### WHAT IS EXPECTED
Output exactly the lines that run from the line containing "caster_wheel(rubber)" through the line containing "bpy.context.scene.collection.objects.link(empty)", with both ends included.

### RECORDS SHOWN
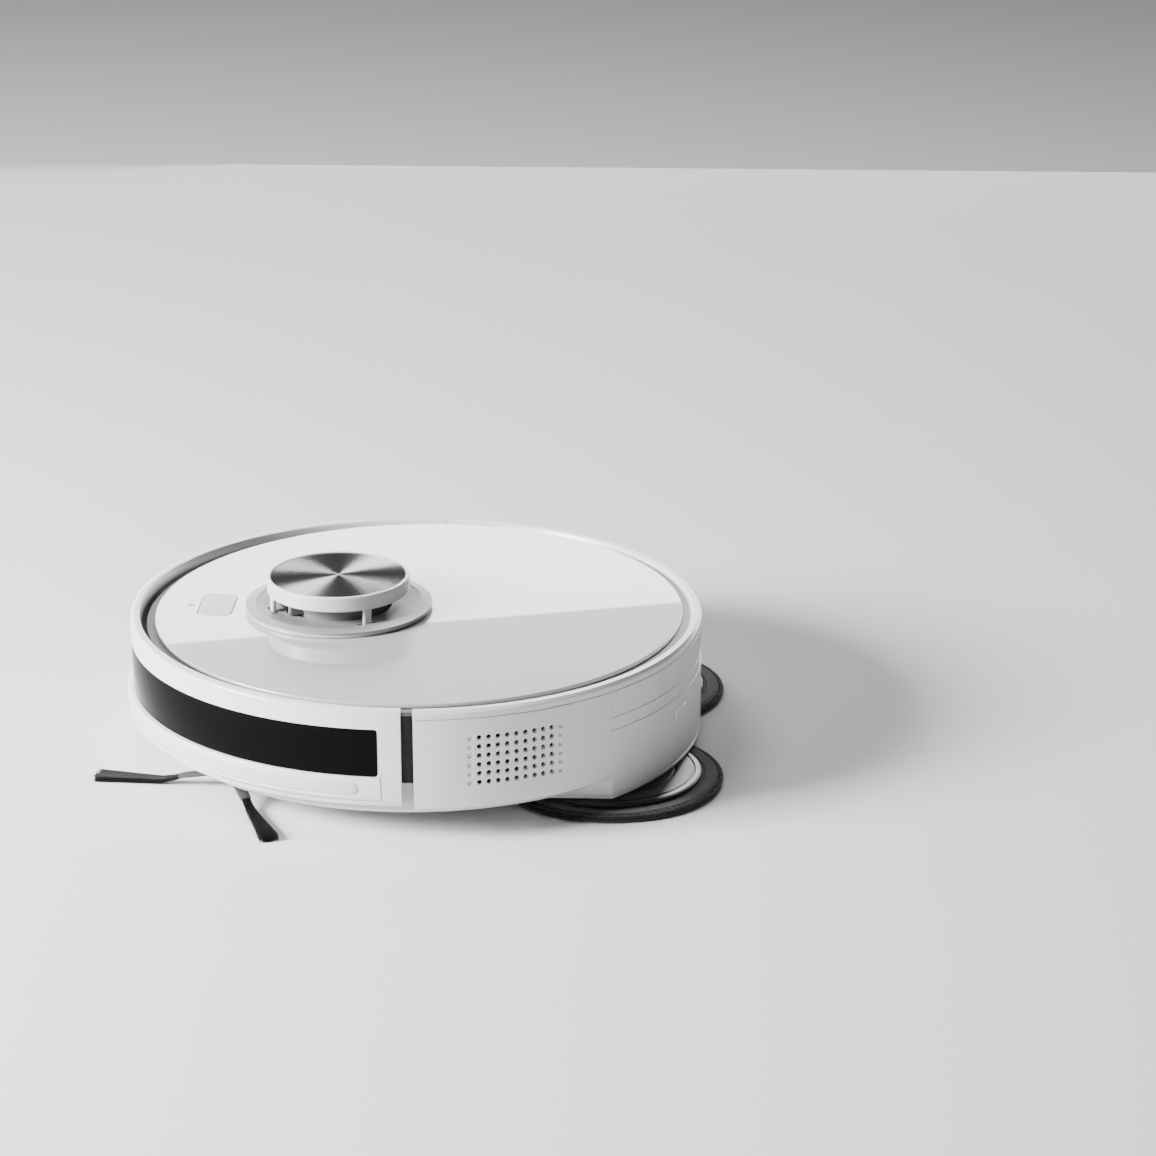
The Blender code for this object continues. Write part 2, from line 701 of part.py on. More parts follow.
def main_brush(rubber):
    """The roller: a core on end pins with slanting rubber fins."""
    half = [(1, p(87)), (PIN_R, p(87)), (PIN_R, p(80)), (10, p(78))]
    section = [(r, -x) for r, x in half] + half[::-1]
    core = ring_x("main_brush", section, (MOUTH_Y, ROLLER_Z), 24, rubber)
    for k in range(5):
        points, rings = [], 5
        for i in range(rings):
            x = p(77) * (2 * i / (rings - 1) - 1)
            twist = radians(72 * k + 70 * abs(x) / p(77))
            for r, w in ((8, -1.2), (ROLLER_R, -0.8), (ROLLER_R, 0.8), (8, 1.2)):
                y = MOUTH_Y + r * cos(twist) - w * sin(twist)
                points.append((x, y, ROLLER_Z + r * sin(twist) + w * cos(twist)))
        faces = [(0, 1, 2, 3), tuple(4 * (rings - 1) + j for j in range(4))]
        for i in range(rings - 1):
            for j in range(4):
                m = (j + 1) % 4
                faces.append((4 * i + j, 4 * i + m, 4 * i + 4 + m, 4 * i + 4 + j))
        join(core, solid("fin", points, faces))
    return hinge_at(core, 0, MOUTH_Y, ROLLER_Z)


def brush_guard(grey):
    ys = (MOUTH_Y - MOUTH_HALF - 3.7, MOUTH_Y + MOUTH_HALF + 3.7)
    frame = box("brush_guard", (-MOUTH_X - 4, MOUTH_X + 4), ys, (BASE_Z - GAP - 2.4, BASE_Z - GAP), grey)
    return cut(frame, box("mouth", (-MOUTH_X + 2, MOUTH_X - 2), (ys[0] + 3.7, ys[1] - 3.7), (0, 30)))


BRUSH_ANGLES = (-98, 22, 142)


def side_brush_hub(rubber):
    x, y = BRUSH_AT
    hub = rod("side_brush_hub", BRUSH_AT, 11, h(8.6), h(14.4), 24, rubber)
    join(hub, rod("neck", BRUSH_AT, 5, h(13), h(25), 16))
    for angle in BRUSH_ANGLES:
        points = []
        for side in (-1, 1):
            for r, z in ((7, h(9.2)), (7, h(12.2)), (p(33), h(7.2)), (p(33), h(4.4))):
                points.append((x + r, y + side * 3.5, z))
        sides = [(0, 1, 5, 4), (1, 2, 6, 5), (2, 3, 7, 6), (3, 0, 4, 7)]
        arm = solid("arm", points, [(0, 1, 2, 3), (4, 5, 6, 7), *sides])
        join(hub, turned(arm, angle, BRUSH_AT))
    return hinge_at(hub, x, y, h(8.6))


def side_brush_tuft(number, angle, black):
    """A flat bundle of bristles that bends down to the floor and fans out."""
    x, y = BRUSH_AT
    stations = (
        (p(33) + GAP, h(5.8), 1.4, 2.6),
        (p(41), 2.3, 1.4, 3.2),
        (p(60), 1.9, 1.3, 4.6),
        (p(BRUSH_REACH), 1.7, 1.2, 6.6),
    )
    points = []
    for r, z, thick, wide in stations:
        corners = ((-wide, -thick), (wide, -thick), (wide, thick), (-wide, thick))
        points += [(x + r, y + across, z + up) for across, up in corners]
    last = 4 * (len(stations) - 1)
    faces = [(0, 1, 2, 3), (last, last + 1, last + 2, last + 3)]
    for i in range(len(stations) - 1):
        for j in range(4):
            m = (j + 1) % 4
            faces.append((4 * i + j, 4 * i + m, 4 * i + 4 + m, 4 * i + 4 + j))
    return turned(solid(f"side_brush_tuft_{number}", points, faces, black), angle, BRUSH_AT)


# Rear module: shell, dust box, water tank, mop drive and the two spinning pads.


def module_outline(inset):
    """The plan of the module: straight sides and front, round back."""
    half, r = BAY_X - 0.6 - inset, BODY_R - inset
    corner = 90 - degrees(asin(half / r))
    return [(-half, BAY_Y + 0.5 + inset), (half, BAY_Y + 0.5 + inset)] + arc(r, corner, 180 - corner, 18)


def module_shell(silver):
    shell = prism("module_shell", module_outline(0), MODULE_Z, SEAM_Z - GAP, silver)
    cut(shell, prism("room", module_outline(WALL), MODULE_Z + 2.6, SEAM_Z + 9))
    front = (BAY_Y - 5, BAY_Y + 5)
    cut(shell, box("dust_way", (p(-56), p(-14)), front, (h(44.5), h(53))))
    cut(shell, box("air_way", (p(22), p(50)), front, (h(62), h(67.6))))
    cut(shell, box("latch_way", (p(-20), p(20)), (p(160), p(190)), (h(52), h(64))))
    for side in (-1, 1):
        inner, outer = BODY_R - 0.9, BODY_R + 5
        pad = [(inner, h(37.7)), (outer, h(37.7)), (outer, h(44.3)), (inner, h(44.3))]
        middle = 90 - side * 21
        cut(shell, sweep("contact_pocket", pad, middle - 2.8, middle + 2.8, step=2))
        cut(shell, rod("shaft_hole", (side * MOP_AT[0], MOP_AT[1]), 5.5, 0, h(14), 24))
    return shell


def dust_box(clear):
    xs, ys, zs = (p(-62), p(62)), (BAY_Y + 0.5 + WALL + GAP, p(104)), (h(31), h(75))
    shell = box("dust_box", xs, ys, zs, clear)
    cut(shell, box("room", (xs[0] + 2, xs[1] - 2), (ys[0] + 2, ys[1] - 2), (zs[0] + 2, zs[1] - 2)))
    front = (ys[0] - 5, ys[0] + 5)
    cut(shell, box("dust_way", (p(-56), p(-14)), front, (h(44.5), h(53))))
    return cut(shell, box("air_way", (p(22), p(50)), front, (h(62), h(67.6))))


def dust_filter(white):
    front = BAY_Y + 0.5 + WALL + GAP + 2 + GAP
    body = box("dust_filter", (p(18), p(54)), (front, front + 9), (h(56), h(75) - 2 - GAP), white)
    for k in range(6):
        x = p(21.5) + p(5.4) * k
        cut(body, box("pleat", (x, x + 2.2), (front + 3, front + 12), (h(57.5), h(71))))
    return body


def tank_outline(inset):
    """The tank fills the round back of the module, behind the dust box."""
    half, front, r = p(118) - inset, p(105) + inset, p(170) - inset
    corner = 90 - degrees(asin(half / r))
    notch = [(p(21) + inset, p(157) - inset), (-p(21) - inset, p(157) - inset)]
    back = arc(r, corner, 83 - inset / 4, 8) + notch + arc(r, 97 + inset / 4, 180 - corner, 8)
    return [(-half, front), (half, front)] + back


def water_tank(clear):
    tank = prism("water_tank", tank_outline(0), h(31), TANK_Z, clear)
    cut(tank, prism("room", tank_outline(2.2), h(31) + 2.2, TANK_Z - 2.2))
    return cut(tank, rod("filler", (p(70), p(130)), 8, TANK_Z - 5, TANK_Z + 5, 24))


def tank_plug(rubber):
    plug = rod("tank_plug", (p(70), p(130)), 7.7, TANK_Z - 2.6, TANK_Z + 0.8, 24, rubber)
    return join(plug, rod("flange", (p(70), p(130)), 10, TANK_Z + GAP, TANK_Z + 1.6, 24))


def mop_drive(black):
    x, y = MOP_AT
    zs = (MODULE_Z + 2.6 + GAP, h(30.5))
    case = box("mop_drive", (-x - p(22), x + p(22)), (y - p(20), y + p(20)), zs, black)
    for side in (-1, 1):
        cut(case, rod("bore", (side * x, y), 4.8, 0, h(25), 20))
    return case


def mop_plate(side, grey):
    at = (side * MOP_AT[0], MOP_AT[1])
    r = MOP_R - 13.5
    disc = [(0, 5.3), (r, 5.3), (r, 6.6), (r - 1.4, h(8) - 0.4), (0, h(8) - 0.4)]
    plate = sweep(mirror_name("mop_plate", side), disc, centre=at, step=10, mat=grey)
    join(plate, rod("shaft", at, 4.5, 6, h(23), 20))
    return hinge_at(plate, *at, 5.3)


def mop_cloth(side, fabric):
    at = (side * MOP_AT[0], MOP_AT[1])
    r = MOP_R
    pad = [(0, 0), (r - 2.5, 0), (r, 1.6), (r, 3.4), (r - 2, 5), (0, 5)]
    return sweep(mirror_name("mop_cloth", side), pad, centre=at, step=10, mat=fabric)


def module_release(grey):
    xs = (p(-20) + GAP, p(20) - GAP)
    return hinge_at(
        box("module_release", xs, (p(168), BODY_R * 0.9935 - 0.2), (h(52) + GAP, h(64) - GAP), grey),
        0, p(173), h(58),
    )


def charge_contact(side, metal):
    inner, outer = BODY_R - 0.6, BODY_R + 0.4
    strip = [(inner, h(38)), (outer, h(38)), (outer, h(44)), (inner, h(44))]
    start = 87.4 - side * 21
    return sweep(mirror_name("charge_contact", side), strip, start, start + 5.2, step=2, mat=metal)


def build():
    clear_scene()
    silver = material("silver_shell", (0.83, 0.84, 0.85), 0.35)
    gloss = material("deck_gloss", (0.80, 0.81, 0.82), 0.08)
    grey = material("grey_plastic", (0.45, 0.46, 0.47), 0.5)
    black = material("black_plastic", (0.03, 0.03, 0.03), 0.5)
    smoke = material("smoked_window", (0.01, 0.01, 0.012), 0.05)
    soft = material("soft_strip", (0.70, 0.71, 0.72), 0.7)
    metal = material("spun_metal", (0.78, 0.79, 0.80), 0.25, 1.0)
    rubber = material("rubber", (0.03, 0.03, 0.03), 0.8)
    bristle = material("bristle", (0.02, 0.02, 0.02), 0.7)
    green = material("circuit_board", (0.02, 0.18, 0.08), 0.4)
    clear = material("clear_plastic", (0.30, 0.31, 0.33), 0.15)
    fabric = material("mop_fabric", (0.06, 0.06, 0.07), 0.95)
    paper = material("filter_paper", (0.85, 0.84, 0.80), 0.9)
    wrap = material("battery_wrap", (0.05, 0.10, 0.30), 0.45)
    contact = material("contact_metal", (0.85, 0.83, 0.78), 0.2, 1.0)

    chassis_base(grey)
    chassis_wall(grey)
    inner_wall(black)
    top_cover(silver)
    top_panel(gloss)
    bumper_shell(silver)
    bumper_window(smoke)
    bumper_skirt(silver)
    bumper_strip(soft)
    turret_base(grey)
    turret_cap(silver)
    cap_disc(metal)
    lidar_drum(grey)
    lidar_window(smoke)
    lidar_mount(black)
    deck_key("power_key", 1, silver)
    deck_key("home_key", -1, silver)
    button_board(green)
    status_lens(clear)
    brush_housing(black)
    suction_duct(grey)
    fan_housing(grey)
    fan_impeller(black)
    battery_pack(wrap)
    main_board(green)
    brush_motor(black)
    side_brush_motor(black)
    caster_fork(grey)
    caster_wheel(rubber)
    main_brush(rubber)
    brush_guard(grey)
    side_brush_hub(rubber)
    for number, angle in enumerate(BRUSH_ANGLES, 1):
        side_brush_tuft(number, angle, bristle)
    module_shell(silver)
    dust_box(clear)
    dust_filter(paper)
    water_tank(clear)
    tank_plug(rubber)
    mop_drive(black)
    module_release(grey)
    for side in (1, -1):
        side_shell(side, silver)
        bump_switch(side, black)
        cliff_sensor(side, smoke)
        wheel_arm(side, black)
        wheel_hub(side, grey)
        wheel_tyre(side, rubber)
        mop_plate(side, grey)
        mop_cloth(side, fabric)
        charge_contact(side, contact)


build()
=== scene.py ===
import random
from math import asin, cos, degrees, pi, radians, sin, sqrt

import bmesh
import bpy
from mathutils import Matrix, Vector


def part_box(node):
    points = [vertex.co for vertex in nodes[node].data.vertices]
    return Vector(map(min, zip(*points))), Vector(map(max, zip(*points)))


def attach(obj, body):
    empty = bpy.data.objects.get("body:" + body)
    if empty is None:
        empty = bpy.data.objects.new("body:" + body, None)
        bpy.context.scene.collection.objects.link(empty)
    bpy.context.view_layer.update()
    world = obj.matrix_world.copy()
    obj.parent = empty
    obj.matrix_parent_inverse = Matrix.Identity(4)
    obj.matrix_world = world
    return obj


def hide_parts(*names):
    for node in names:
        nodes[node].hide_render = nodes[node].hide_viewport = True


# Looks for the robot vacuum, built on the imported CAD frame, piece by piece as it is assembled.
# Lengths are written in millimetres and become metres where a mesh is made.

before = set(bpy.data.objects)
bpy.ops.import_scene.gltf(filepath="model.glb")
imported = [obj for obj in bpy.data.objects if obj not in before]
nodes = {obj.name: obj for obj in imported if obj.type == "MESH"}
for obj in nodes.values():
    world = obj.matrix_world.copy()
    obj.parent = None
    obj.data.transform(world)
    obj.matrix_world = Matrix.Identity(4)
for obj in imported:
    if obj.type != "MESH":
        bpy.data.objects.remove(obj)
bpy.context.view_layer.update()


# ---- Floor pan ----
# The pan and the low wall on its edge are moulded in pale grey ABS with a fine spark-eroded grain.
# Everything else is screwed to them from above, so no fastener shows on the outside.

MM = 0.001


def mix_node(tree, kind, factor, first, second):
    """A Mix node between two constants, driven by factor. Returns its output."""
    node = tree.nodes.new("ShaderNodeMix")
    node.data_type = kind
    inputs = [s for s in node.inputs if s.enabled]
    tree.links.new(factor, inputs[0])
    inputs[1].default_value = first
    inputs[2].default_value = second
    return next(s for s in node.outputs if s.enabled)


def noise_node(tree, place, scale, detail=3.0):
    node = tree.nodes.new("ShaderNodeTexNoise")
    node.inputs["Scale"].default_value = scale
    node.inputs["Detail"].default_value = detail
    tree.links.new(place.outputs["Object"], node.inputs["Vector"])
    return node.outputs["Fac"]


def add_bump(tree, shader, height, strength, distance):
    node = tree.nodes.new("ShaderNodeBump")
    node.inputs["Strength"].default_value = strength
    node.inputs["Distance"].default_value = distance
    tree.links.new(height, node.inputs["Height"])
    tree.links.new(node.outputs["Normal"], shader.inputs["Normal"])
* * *
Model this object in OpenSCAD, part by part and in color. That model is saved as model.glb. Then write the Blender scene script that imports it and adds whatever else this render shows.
* * *
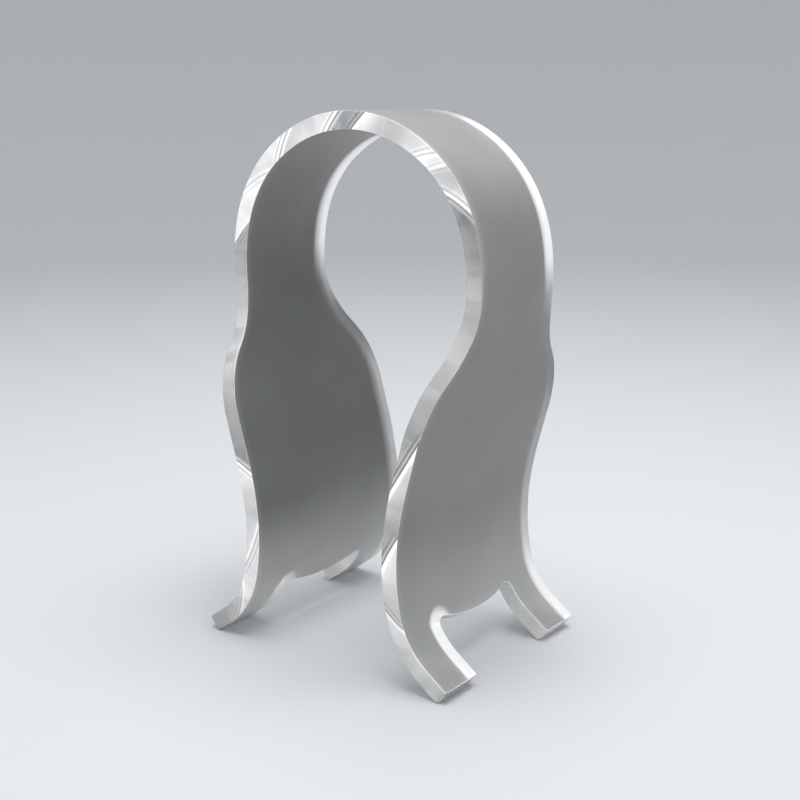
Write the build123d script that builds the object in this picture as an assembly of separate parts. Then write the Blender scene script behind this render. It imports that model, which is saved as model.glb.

### ANSWER BELOW
    caster_wheel(rubber)
    main_brush(rubber)
    brush_guard(grey)
    side_brush_hub(rubber)
    for number, angle in enumerate(BRUSH_ANGLES, 1):
        side_brush_tuft(number, angle, bristle)
    module_shell(silver)
    dust_box(clear)
    dust_filter(paper)
    water_tank(clear)
    tank_plug(rubber)
    mop_drive(black)
    module_release(grey)
    for side in (1, -1):
        side_shell(side, silver)
        bump_switch(side, black)
        cliff_sensor(side, smoke)
        wheel_arm(side, black)
        wheel_hub(side, grey)
        wheel_tyre(side, rubber)
        mop_plate(side, grey)
        mop_cloth(side, fabric)
        charge_contact(side, contact)


build()
=== scene.py ===
import random
from math import asin, cos, degrees, pi, radians, sin, sqrt

import bmesh
import bpy
from mathutils import Matrix, Vector


def part_box(node):
    points = [vertex.co for vertex in nodes[node].data.vertices]
    return Vector(map(min, zip(*points))), Vector(map(max, zip(*points)))


def attach(obj, body):
    empty = bpy.data.objects.get("body:" + body)
    if empty is None:
        empty = bpy.data.objects.new("body:" + body, None)
        bpy.context.scene.collection.objects.link(empty)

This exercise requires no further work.